### AIM
Reproduce the material in full, unchanged.
******************************
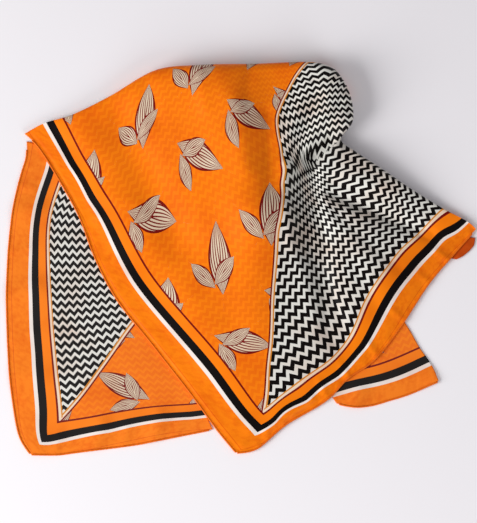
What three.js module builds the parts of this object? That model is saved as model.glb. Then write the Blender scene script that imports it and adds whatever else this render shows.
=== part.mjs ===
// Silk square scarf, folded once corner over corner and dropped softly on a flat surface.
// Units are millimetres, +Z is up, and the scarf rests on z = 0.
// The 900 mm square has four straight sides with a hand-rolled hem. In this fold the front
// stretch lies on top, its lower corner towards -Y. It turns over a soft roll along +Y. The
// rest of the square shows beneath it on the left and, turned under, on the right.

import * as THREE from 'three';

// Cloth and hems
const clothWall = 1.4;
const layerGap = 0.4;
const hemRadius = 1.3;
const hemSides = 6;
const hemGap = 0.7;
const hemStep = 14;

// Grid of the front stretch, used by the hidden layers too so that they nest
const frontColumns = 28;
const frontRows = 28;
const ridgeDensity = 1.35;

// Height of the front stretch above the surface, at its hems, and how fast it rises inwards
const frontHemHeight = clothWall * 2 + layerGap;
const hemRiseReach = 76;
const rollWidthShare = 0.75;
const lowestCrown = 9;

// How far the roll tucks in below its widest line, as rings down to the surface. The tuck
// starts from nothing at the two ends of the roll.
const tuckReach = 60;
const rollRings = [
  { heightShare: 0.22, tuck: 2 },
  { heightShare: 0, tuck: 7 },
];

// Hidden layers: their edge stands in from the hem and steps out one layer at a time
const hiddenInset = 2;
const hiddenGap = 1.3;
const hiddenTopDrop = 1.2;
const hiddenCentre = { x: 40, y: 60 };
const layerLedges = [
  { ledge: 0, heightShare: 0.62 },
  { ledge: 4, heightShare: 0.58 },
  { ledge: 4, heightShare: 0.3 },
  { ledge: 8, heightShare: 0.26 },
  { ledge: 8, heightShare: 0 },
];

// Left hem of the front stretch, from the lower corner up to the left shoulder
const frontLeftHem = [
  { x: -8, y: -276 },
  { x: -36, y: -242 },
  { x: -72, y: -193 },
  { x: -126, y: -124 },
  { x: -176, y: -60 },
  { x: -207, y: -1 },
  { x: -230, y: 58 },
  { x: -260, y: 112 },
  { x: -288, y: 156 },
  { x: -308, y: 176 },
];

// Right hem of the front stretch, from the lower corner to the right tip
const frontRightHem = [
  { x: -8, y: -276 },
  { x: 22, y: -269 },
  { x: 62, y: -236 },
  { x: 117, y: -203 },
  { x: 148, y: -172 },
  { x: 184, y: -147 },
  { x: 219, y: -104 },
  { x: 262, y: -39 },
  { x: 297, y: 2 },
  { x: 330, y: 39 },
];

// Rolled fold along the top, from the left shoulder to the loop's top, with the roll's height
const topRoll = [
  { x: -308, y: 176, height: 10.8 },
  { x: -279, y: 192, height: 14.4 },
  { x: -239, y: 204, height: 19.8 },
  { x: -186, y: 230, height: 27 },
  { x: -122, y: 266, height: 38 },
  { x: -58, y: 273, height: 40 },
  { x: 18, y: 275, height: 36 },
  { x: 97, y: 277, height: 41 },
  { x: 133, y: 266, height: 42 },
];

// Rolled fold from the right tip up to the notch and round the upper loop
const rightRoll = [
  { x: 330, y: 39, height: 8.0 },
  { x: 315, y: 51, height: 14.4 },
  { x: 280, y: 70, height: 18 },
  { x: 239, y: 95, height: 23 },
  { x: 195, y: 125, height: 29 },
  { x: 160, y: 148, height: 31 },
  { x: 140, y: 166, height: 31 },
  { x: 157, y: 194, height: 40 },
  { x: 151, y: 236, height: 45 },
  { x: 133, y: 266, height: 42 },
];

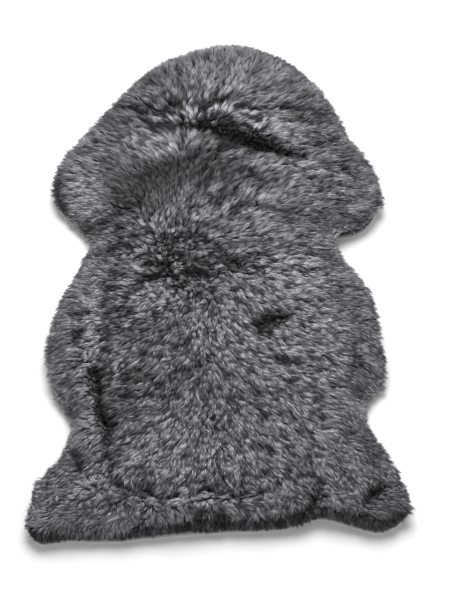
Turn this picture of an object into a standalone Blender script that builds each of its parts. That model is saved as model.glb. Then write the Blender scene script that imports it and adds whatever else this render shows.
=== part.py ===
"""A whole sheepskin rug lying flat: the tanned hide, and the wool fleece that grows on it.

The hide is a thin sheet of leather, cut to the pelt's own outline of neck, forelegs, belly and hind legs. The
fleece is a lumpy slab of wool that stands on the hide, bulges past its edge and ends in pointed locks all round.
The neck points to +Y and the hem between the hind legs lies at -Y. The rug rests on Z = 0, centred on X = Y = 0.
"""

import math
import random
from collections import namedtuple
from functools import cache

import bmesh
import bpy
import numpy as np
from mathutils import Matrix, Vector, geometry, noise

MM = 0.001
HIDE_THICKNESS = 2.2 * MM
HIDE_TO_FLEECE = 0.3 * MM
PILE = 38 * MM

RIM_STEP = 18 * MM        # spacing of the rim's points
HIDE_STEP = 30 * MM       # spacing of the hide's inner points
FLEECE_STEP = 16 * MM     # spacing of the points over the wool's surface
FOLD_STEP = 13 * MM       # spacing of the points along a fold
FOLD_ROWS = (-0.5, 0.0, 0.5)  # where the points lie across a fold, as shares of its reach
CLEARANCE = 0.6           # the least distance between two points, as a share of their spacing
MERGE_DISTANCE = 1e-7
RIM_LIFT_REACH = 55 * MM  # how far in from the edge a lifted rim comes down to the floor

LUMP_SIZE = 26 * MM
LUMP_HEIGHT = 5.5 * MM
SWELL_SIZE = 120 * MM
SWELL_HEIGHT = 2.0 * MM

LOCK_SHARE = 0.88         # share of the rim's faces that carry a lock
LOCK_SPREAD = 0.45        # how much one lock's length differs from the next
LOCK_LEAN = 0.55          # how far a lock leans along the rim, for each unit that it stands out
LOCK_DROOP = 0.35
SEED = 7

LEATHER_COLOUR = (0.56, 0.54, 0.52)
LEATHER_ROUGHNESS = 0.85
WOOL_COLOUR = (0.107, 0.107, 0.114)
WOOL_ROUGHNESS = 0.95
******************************
### TASK ANSWER
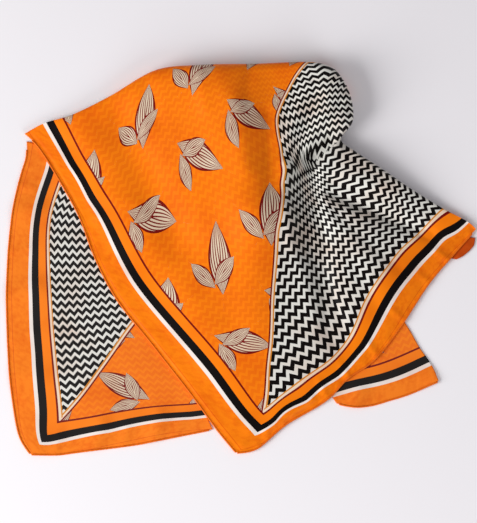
What three.js module builds the parts of this object? That model is saved as model.glb. Then write the Blender scene script that imports it and adds whatever else this render shows.
=== part.mjs ===
// Silk square scarf, folded once corner over corner and dropped softly on a flat surface.
// Units are millimetres, +Z is up, and the scarf rests on z = 0.
// The 900 mm square has four straight sides with a hand-rolled hem. In this fold the front
// stretch lies on top, its lower corner towards -Y. It turns over a soft roll along +Y. The
// rest of the square shows beneath it on the left and, turned under, on the right.

import * as THREE from 'three';

// Cloth and hems
const clothWall = 1.4;
const layerGap = 0.4;
const hemRadius = 1.3;
const hemSides = 6;
const hemGap = 0.7;
const hemStep = 14;

// Grid of the front stretch, used by the hidden layers too so that they nest
const frontColumns = 28;
const frontRows = 28;
const ridgeDensity = 1.35;

// Height of the front stretch above the surface, at its hems, and how fast it rises inwards
const frontHemHeight = clothWall * 2 + layerGap;
const hemRiseReach = 76;
const rollWidthShare = 0.75;
const lowestCrown = 9;

// How far the roll tucks in below its widest line, as rings down to the surface. The tuck
// starts from nothing at the two ends of the roll.
const tuckReach = 60;
const rollRings = [
  { heightShare: 0.22, tuck: 2 },
  { heightShare: 0, tuck: 7 },
];

// Hidden layers: their edge stands in from the hem and steps out one layer at a time
const hiddenInset = 2;
const hiddenGap = 1.3;
const hiddenTopDrop = 1.2;
const hiddenCentre = { x: 40, y: 60 };
const layerLedges = [
  { ledge: 0, heightShare: 0.62 },
  { ledge: 4, heightShare: 0.58 },
  { ledge: 4, heightShare: 0.3 },
  { ledge: 8, heightShare: 0.26 },
  { ledge: 8, heightShare: 0 },
];

// Left hem of the front stretch, from the lower corner up to the left shoulder
const frontLeftHem = [
  { x: -8, y: -276 },
  { x: -36, y: -242 },
  { x: -72, y: -193 },
  { x: -126, y: -124 },
  { x: -176, y: -60 },
  { x: -207, y: -1 },
  { x: -230, y: 58 },
  { x: -260, y: 112 },
  { x: -288, y: 156 },
  { x: -308, y: 176 },
];

// Right hem of the front stretch, from the lower corner to the right tip
const frontRightHem = [
  { x: -8, y: -276 },
  { x: 22, y: -269 },
  { x: 62, y: -236 },
  { x: 117, y: -203 },
  { x: 148, y: -172 },
  { x: 184, y: -147 },
  { x: 219, y: -104 },
  { x: 262, y: -39 },
  { x: 297, y: 2 },
  { x: 330, y: 39 },
];

// Rolled fold along the top, from the left shoulder to the loop's top, with the roll's height
const topRoll = [
  { x: -308, y: 176, height: 10.8 },
  { x: -279, y: 192, height: 14.4 },
  { x: -239, y: 204, height: 19.8 },
  { x: -186, y: 230, height: 27 },
  { x: -122, y: 266, height: 38 },
  { x: -58, y: 273, height: 40 },
  { x: 18, y: 275, height: 36 },
  { x: 97, y: 277, height: 41 },
  { x: 133, y: 266, height: 42 },
];

// Rolled fold from the right tip up to the notch and round the upper loop
const rightRoll = [
  { x: 330, y: 39, height: 8.0 },
  { x: 315, y: 51, height: 14.4 },
  { x: 280, y: 70, height: 18 },
  { x: 239, y: 95, height: 23 },
  { x: 195, y: 125, height: 29 },
  { x: 160, y: 148, height: 31 },
  { x: 140, y: 166, height: 31 },
  { x: 157, y: 194, height: 40 },
  { x: 151, y: 236, height: 45 },
  { x: 133, y: 266, height: 42 },
];

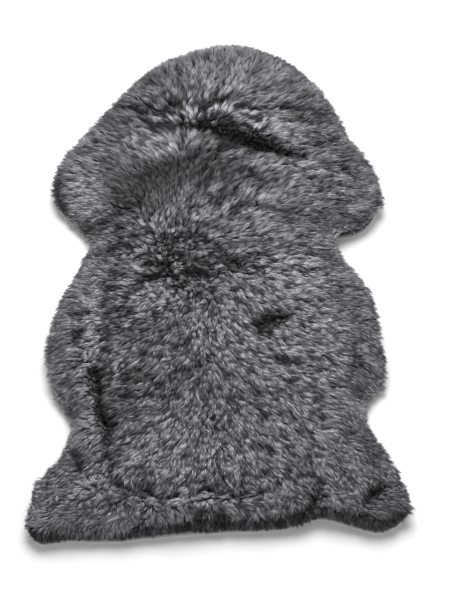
Turn this picture of an object into a standalone Blender script that builds each of its parts. That model is saved as model.glb. Then write the Blender scene script that imports it and adds whatever else this render shows.
=== part.py ===
"""A whole sheepskin rug lying flat: the tanned hide, and the wool fleece that grows on it.

The hide is a thin sheet of leather, cut to the pelt's own outline of neck, forelegs, belly and hind legs. The
fleece is a lumpy slab of wool that stands on the hide, bulges past its edge and ends in pointed locks all round.
The neck points to +Y and the hem between the hind legs lies at -Y. The rug rests on Z = 0, centred on X = Y = 0.
"""

import math
import random
from collections import namedtuple
from functools import cache

import bmesh
import bpy
import numpy as np
from mathutils import Matrix, Vector, geometry, noise

MM = 0.001
HIDE_THICKNESS = 2.2 * MM
HIDE_TO_FLEECE = 0.3 * MM
PILE = 38 * MM

RIM_STEP = 18 * MM        # spacing of the rim's points
HIDE_STEP = 30 * MM       # spacing of the hide's inner points
FLEECE_STEP = 16 * MM     # spacing of the points over the wool's surface
FOLD_STEP = 13 * MM       # spacing of the points along a fold
FOLD_ROWS = (-0.5, 0.0, 0.5)  # where the points lie across a fold, as shares of its reach
CLEARANCE = 0.6           # the least distance between two points, as a share of their spacing
MERGE_DISTANCE = 1e-7
RIM_LIFT_REACH = 55 * MM  # how far in from the edge a lifted rim comes down to the floor

LUMP_SIZE = 26 * MM
LUMP_HEIGHT = 5.5 * MM
SWELL_SIZE = 120 * MM
SWELL_HEIGHT = 2.0 * MM

LOCK_SHARE = 0.88         # share of the rim's faces that carry a lock
LOCK_SPREAD = 0.45        # how much one lock's length differs from the next
LOCK_LEAN = 0.55          # how far a lock leans along the rim, for each unit that it stands out
LOCK_DROOP = 0.35
SEED = 7

LEATHER_COLOUR = (0.56, 0.54, 0.52)
LEATHER_ROUGHNESS = 0.85
WOOL_COLOUR = (0.107, 0.107, 0.114)
WOOL_ROUGHNESS = 0.95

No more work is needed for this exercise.